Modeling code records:

□ □ □

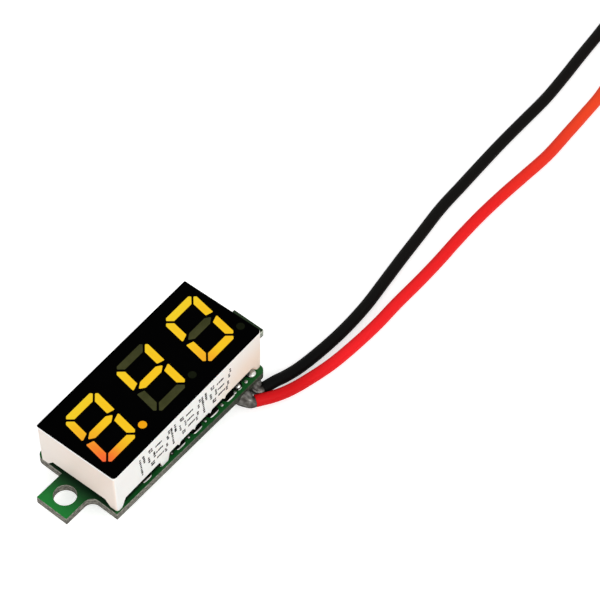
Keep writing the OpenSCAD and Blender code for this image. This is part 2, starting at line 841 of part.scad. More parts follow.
// A tube of diameter d swept along a route that is never upright
module tube(route, d, sides = 8) {
    last = len(route) - 1;
    rings = [for (i = [0 : last])
        let (t = route[min(i + 1, last)] - route[max(i - 1, 0)],
             along = t / norm(t),
             side = cross([0, 0, 1], along) / norm(cross([0, 0, 1], along)),
             up = cross(along, side))
        for (k = [0 : sides - 1])
            route[i] + d / 2 * (cos((k + 0.5) * 360 / sides) * side
                + sin((k + 0.5) * 360 / sides) * up)];
    faces = concat(
        [[for (k = [0 : sides - 1]) k]],
        [for (i = [0 : last - 1], k = [0 : sides - 1])
            [i * sides + k, (i + 1) * sides + k, (i + 1) * sides + (k + 1) % sides,
                i * sides + (k + 1) % sides]],
        [[for (k = [sides - 1 : -1 : 0]) last * sides + k]]);
    polyhedron(rings, faces);
}

module red_lead() {
    color([0.88, 0.1, 0.12]) tube(red_route, lead_d);
}

module black_lead() {
    color([0.08, 0.08, 0.08]) tube(black_route, lead_d);
}

// A lead reaches its coil at the coil's top
function coil_xy(route) = [route[len(route) - 1][0], route[len(route) - 1][1] - coil_r];

// The closed ring that the turns of a coil fill
module coil(centre) {
    translate([centre[0], centre[1], 0]) rotate_extrude()
        translate([coil_r + lead_d / 2 - coil_w, 0]) square([coil_w, lead_d]);
}

module red_coil() {
    color([0.88, 0.1, 0.12]) coil(red_coil_xy);
}

module black_coil() {
    color([0.08, 0.08, 0.08]) coil(black_coil_xy);
}

// The bare conductor end, which curls inwards from the end of the inner turn
module tail(centre, angle) {
    inner_r = coil_r + lead_d / 2 - coil_w;
    sweep = tail_l / tail_bend_r * 180 / PI;
    difference() {
        translate([centre[0], centre[1], lead_d / 2]) rotate(angle)
            translate([inner_r - tail_bend_r, 0, 0]) rotate(-sweep)
                rotate_extrude(angle = sweep) translate([tail_bend_r, 0]) circle(d = core_d);
        coil(centre);
    }
}

module red_tail() {
    color([0.75, 0.75, 0.75]) tail(red_coil_xy, red_tail_angle);
}

module black_tail() {
    color([0.75, 0.75, 0.75]) tail(black_coil_xy, black_tail_angle);
}

circuit_board();
top_pads();
bottom_pads();
vias();
display_housing();
face_film();
lit_bars();
dark_bars();
lit_point();
dark_points();
inner_board();
led_chips();
potting();
display_pins();
pin_solder();
microcontroller();
microcontroller_leads();
regulator();
regulator_leads();
diode();
diode_leads();
capacitors();
capacitor_ends();
resistors();
resistor_ends();
trimmer_base();
trimmer_terminals();
trimmer_rotor();
wire_solder();
red_core();
black_core();
red_lead();
black_lead();
red_coil();
black_coil();
red_tail();
black_tail();
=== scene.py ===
"""A three-figure LED voltmeter module with its two leads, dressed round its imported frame."""

import logging
import math
from contextlib import contextmanager
from dataclasses import dataclass
from enum import Enum
from typing import Any, Iterable, Iterator, Sequence

import bmesh
import bpy
import numpy as np
from mathutils import Matrix, Vector


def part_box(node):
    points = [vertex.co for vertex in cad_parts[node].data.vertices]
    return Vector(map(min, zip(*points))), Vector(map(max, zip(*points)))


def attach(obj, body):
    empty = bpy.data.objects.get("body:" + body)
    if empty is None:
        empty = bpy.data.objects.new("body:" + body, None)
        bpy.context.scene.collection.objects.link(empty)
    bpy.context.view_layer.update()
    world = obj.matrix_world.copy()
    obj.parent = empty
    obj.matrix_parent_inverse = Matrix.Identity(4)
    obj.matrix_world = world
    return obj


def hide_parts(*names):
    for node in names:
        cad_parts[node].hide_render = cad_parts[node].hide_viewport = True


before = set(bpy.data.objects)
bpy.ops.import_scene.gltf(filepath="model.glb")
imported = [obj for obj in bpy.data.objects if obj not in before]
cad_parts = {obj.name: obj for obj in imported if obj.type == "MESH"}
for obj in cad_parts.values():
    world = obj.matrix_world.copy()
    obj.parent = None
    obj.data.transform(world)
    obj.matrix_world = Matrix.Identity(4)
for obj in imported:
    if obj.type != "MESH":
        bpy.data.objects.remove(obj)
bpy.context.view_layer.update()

LOG = logging.getLogger("voltmeter")
MM = 0.001
MODULE = "module"
ROTOR = "rotor"
RNG_SEED = 28
# Degrees by which the display stands turned on its board.
SKEW = 1.5
# Middles of the two pads that hold the leads.
WIRE_PADS = (7.8 * MM, 9.9 * MM)
WIRE_PAD_Y = -4.4 * MM
# The bars that each figure lights.
LIT_BARS = {8: "abcdefg", 4: "bcfg", 0: "abcdef"}

Colour = tuple[float, float, float]
Stops = tuple[tuple[float, Colour], ...]
Pair = tuple[float, float]
Number = int | float


def dimmed(colour: Colour, share: float) -> Colour:
    """A colour times a share."""
    return tuple(c * share for c in colour)


# ---------------------------------------------------------------- shader maths


class Value:
    """A shader socket with its tree, so that shader maths reads as Python."""

    def __init__(self, tree: "Tree", socket: bpy.types.NodeSocket) -> None:
        """Keeps the socket and the tree it belongs to."""
        self.tree = tree
        self.socket = socket

    def math(self, operation: str, *others: Any) -> "Value":
        """Adds a Math node.

        Args:
            operation: the Math node's operation.
            others: the values or numbers of its further sockets.

        Returns:
            The node's answer.
        """
        inputs = dict(enumerate((self, *others)))
        return self.tree.node("ShaderNodeMath", {"operation": operation}, inputs)

    def __add__(self, other: Any) -> "Value":
        """Sum."""
        return self.math("ADD", other)

    def __radd__(self, other: Any) -> "Value":
        """Sum with the number on the left."""
        return self.math("ADD", other)

    def __sub__(self, other: Any) -> "Value":
        """Difference."""
        return self.math("SUBTRACT", other)

    def __rsub__(self, other: Any) -> "Value":
        """Difference from a number on the left."""
        return self.tree.number(other).math("SUBTRACT", self)

    def __mul__(self, other: Any) -> "Value":
        """Product."""
        return self.math("MULTIPLY", other)

    def __rmul__(self, other: Any) -> "Value":
        """Product with the number on the left."""
        return self.math("MULTIPLY", other)

    def __truediv__(self, other: Any) -> "Value":
        """Quotient."""
        return self.math("DIVIDE", other)

    def __rtruediv__(self, other: Any) -> "Value":
        """Quotient of a number on the left."""
        return self.tree.number(other).math("DIVIDE", self)

    def __pow__(self, other: Any) -> "Value":
        """Power."""
        return self.math("POWER", other)

    def absolute(self) -> "Value":
        """Size without sign."""
        return self.math("ABSOLUTE")

    def smooth(self, low: Number, high: Number) -> "Value":
        """A smooth step.

        Args:
            low: where the step starts from 0.
            high: where it reaches 1.

        Returns:
            0 before low, 1 after high, eased between.
        """
        settings = {"interpolation_type": "SMOOTHSTEP"}
        inputs = {"Value": self, "From Min": low, "From Max": high}
        return self.tree.node("ShaderNodeMapRange", settings, inputs)


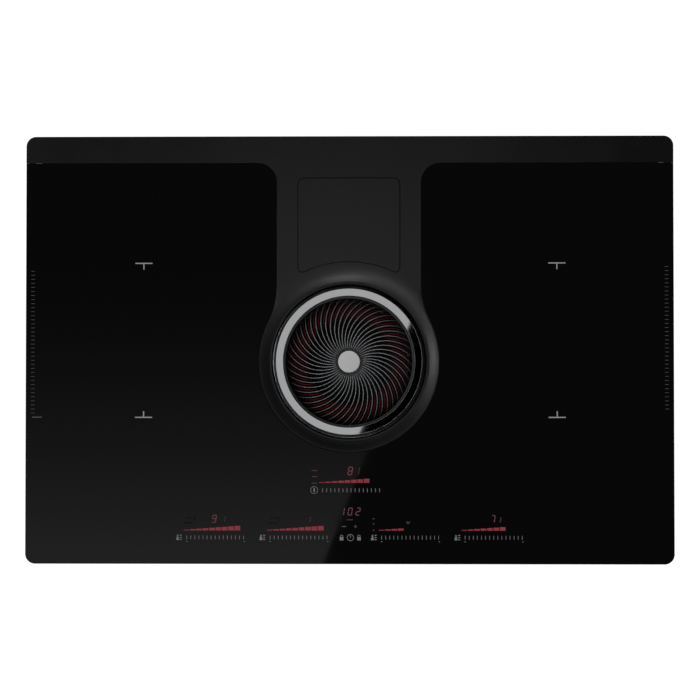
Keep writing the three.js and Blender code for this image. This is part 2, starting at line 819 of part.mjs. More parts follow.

□ □ □

Using the entries above, extract exactly the span from the line with "circuit_board();" to the line with "before = set(bpy.data.objects)", both lines included; leave out everything else.

circuit_board();
top_pads();
bottom_pads();
vias();
display_housing();
face_film();
lit_bars();
dark_bars();
lit_point();
dark_points();
inner_board();
led_chips();
potting();
display_pins();
pin_solder();
microcontroller();
microcontroller_leads();
regulator();
regulator_leads();
diode();
diode_leads();
capacitors();
capacitor_ends();
resistors();
resistor_ends();
trimmer_base();
trimmer_terminals();
trimmer_rotor();
wire_solder();
red_core();
black_core();
red_lead();
black_lead();
red_coil();
black_coil();
red_tail();
black_tail();
=== scene.py ===
"""A three-figure LED voltmeter module with its two leads, dressed round its imported frame."""

import logging
import math
from contextlib import contextmanager
from dataclasses import dataclass
from enum import Enum
from typing import Any, Iterable, Iterator, Sequence

import bmesh
import bpy
import numpy as np
from mathutils import Matrix, Vector


def part_box(node):
    points = [vertex.co for vertex in cad_parts[node].data.vertices]
    return Vector(map(min, zip(*points))), Vector(map(max, zip(*points)))


def attach(obj, body):
    empty = bpy.data.objects.get("body:" + body)
    if empty is None:
        empty = bpy.data.objects.new("body:" + body, None)
        bpy.context.scene.collection.objects.link(empty)
    bpy.context.view_layer.update()
    world = obj.matrix_world.copy()
    obj.parent = empty
    obj.matrix_parent_inverse = Matrix.Identity(4)
    obj.matrix_world = world
    return obj


def hide_parts(*names):
    for node in names:
        cad_parts[node].hide_render = cad_parts[node].hide_viewport = True


before = set(bpy.data.objects)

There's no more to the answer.